A little maturation in life can go a long way in one's perception.


----------



## reel (Dec 15, 2004)

It is really just the inconsiderate types. Highway drivers are the worst. Most sportsmen respect others.
...


----------



## wildman (Sep 3, 2008)

*reel *get out of the fast lane! lol

I agree 100% with you. except I think the compound die harder's are more obnoxious but it is a very close second with the die hard I own the lake BASS fishermen. 

I feel sorry for those guys. They are locked in a bubble and it will take years ore other friends to persuade show or teach them that there are other things out there.


----------



## Lewzer (Apr 5, 2004)

> Compound bow guy....
> "All other forms are not a real challenge, cross bow hunting is cheating, gun hunting is cheating, driving is BS, blah blah blah..."


I had to laugh when I read that statement. Didn't see it in the driving thread.
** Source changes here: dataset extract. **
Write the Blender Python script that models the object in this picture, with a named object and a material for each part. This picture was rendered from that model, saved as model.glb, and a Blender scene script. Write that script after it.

When I hunted I too used an old Bear recurve, no sights or anything more fancy than the spinnerbait skirts tied to the string for a silencer.
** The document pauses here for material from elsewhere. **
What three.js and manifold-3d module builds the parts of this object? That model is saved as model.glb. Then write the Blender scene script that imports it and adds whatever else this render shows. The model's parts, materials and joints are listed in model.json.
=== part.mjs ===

> It is really just the inconsiderate types.


Yep there are aholes in all walks of life who pump up their own ego and self esteem by tearing down others. These are the type of people whose parents ignored them in their childhood.
There are also other aholes who don't care or have consideration of others whose go through life in the me, me, me mode. These are the type of people whose parents never disciplined them and made the kid think the world revolved around them.
We have them on here in the Lake Erie people, steelheaders, the carpers, the catfish people, the bass tourney people... the list goes on and on.
But I've met some really great people from those above groups who I feel very privileged to call them my friends.


----------



## M.Magis (Apr 5, 2004)

An ass is an ass. I'm a die hard compound hunter, yet I don't share the holier and thou attitude that you seem to be painting us all with. How bored do you have to be to start threads like this?


----------



## dinkbuster1 (Oct 28, 2005)

bad luck, you pointed out something i have always seen but never "clicked" with me. LMAO, you are so right! some people take life WAY too seriously!

those types you mentioned who exhibit that type behavior, weather it be bass guys, bow hunters, trout fishermen, golfers, etc, IMO have low self esteem to begin with and are constantly trying to keep themselves "built up" by doing and acting the way they do.


----------



## Lundy (Apr 5, 2004)

No thanks, I don't think this is going anywhere.

Closed


----------